Трояновский пообещал, что скоро будет, и вставая из-за стола, виновато улыбнулся:
— Извините, мне надо идти. Поговорим о телеграмме завтра. Вы не собираетесь в Глен-Коув?
Я сказал, что мы увидимся на Лонг-Айленде, и поднялся на седьмой этаж, в шифровальную. То, что я прочитал, потрясло меня.
Меня вызывали в Москву. Предлог был довольно неубедительный — "для консультаций в связи с приближающейся специальной сессией Генеральной Ассамблеи ООН по разоружению”. Дальше шла расплывчатая и поэтому зловещая фраза: "а также для обсуждения некоторых других вопросов”. Я был чуть ли не на все сто уверен, что никаких консультаций в связи с сессией быть не может: от делегатов, прибывших из Москвы для участия в работе подготовительного комитета, я знал, что основная советская позиция уже определена. Я даже уже передал все подробности ЦРУ. С какой стати проводить консультации по вопросам, которые практически уже решены. И почему их надо устраивать именно сейчас, когда работа подготовительного комитета не вызывает никаких вопросов, которые были бы неожиданными для Москвы?
Наконец, что это за "некоторые другие вопросы”, которые они хотят со мной обсуждать? Мой контракт в ООН возобновлен в феврале. Мы с Громыко обсуждали мои планы на сессии Генеральной Ассамблеи в сентябре 1976 года, и он был очень доволен, когда я пообещал остаться в Нью-Йорке, чтобы помочь Трояновскому войти в дела. Зная Громыко, я был почти уверен, что он не придумал для меня нового назначения. Но даже если это и так, он вполне может обсудить это со мной на сессии по разоружению в мае. Почему же такая спешка? В тех редких случаях, когда послов отзывали домой, причины всегда оговаривались точно и ясно. В телеграмме этого не было.

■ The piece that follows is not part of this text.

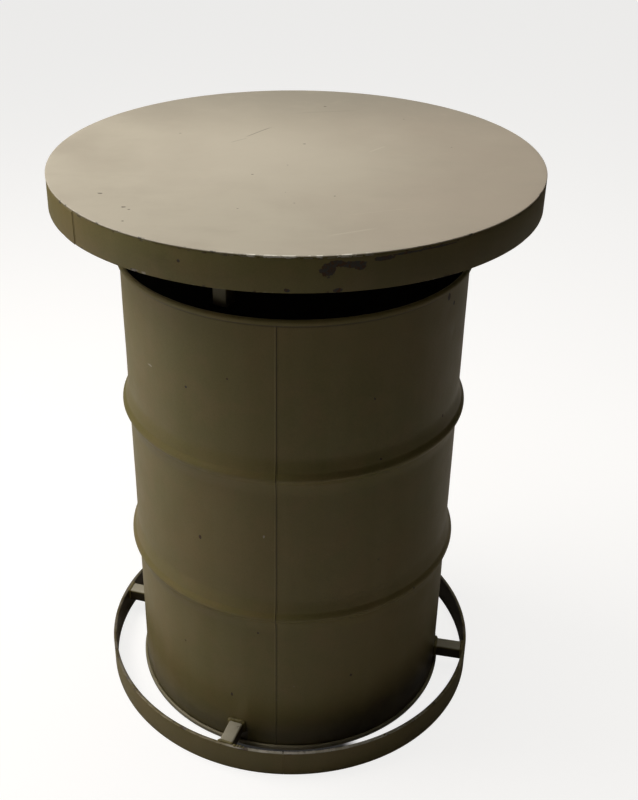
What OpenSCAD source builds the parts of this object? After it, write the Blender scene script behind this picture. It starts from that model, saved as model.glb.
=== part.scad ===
// Bar table built on a closed-head steel drum.
// A round steel top stands on four posts welded to the drum's head, and a flat-bar
// foot ring is welded round the drum's base on four short brackets.
//
// Millimetres. The origin is on the floor, on the drum's axis, and +Z is up.
// The front of the table faces -Y. An azimuth is an angle round +Z, counted from
// the front, positive towards +X.

/* [Drum] */
// Height of the drum over both chimes
drum_h = 865; // [855:1:885]
// Outside diameter over the chimes
chime_d = 585; // [584:0.5:587]
// Outside diameter of the drum's plain wall
body_d = 574; // [573:0.5:575]
// Thickness of the body and head sheet
sheet_t = 1.2; // [1:0.1:1.4]
// Height of the folded chime seam
chime_h = 10; // [9:0.5:14]
// Depth of each head below its chime
head_recess = 18; // [17:1:22]
// Azimuth of the body's seam weld
seam_azimuth = -3.5; // [-20:0.5:20]

/* [Rolling hoops] */
// Height of the lower hoop's crest
low_hoop_z = 311; // [280:1:340]
// Height of the upper hoop's crest
high_hoop_z = 592; // [560:1:620]
// How far a hoop's sharp crest stands out of the wall
hoop_out = 11; // [8:0.5:13]
// How far the wide swell under the crest stands out of the wall
swell_out = 6.5; // [4:0.5:7]
// Half of the swell's height, from crest to plain wall
swell_half_h = 38; // [28:1:45]
// Half of the sharp crest's height
crest_half_h = 12; // [9:0.5:16]

/* [Table top] */
// Height of the table over the floor
table_h = 1007; // [990:1:1100]
// Diameter of the top
top_d = 780; // [720:5:860]
// Thickness of the top's plate
plate_t = 3; // [2:0.5:5]
// Height of the rim band under the plate
band_h = 50; // [40:1:60]
// Thickness of the rim band and the foot ring
bar_t = 6; // [4:0.5:8]
// Azimuth of the rim band's butt joint
rim_joint_azimuth = -52; // [-60:1:-40]

/* [Posts and bearers] */
// Width of the square tube that posts, bearers and brackets are cut from
tube_w = 25; // [20:1:30]
// Wall of the square tube
tube_wall = 2; // [1.5:0.5:3]
// Radius of the circle that the posts stand on
post_circle_r = 228; // [215:1:240]
// Azimuth of the first post; the others follow every quarter turn
post_azimuth = -26; // [-35:1:-15]

/* [Foot ring] */
// Outside diameter of the foot ring
ring_d = 700; // [680:5:740]
// Height of the foot ring's flat bar
ring_h = 52; // [40:1:60]
// Azimuth of the foot ring's butt joint
ring_joint_azimuth = 0; // [-8:1:8]
// How far the ring's centre lies off the drum's axis, to the right
ring_off_x = -3; // [-5:0.5:5]
// How far the ring's centre lies off the drum's axis, to the back
ring_off_y = 3; // [-5:0.5:5]

/* [Bungs] */
// Radius of the circle through both bungs
bung_circle_r = 215; // [205:1:220]
// Azimuth of the large bung; the vent is opposite
bung_azimuth = 109; // [100:1:115]
// Outside diameter of the large plug's pipe thread
bung_thread_d = 59.6; // [59:0.1:60]
// Outside diameter of the vent plug's pipe thread
vent_thread_d = 26.4; // [26:0.1:27]

/* [Hidden] */
$fn = 256;

// The brackets were set by eye, so their spacing is not quite even.
bracket_azimuths = [-18, 80, -105, 165];
bearer_azimuths = [post_azimuth, post_azimuth + 90, post_azimuth + 180, post_azimuth + 270];

// Radii and levels that follow from the driving dimensions
chime_r = chime_d / 2;
body_r = body_d / 2;
top_r = top_d / 2;
band_in_r = top_r - bar_t;
ring_r = ring_d / 2;
ring_in_r = ring_r - bar_t;
head_z = drum_h - head_recess;
plate_z = table_h - plate_t;
band_z = plate_z - band_h;
bearer_z = plate_z - tube_w;
bracket_z = ring_h - tube_w;

// Folded chime seam: the head's sheet wraps over the end of the body's sheet.
fold_in_r = body_r - 2 * sheet_t;
fold_w = chime_r - fold_in_r;
fold_cap = 3.5;
seal_w = 1.6;
seal_h = 3.5;
head_corner_r = 5;

// Welds
bead_r = 3;
joint_gap = 3;
joint_proud = 0.6;
joint_half_w = 2.5;
seam_w = 6;
seam_proud = 0.35;
joint_inset = 1;
stitch_angle = 4.5;
stitch_count = 12;
stitch_leg = 5;
stitch_toe = 2;

// Threaded closures in the drum's head, measured from the head's upper face
thread_clearance = 0.3;
neck_wall = 3.2;
neck_down = 10;
neck_up = 3;
base_t = 3;
base_w = 7;
lip_w = 2.5;
lip_h = 2;
closure_seal_t = 1;
closure_seal_w = 6;
gasket_t = 1.5;
plug_rim_t = 3;
plug_wall = 3.5;
plug_floor = 3;
plug_lift = 1;
lug_w = 4;
lug_h = 5;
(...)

Вероятно, в Москве сочли — и не без оснований, — что вызвать меня для одних только консультаций недостаточно убедительно, поэтому кто-то решил прибавить эту необычную фразу: "для обсуждения некоторых других вопросов”. Это была ошибка, я моментально насторожился. Не понимаю, как мог произойти такой ляпсус, но мне крупно повезло, что он произошел.
Помимо всего прочего, момент был выбран крайне неудачно. Вальдхайм был в Европе, а в его отсутствие все его заместители получали право окончательного решения во всех сферах своей работы. Логически рассуждая, мое присутствие в Нью-Йорке, руководство работой подготовительного комитета было для Советов куда важнее, чем мой приезд в Москву для каких-то неопределенных консультаций.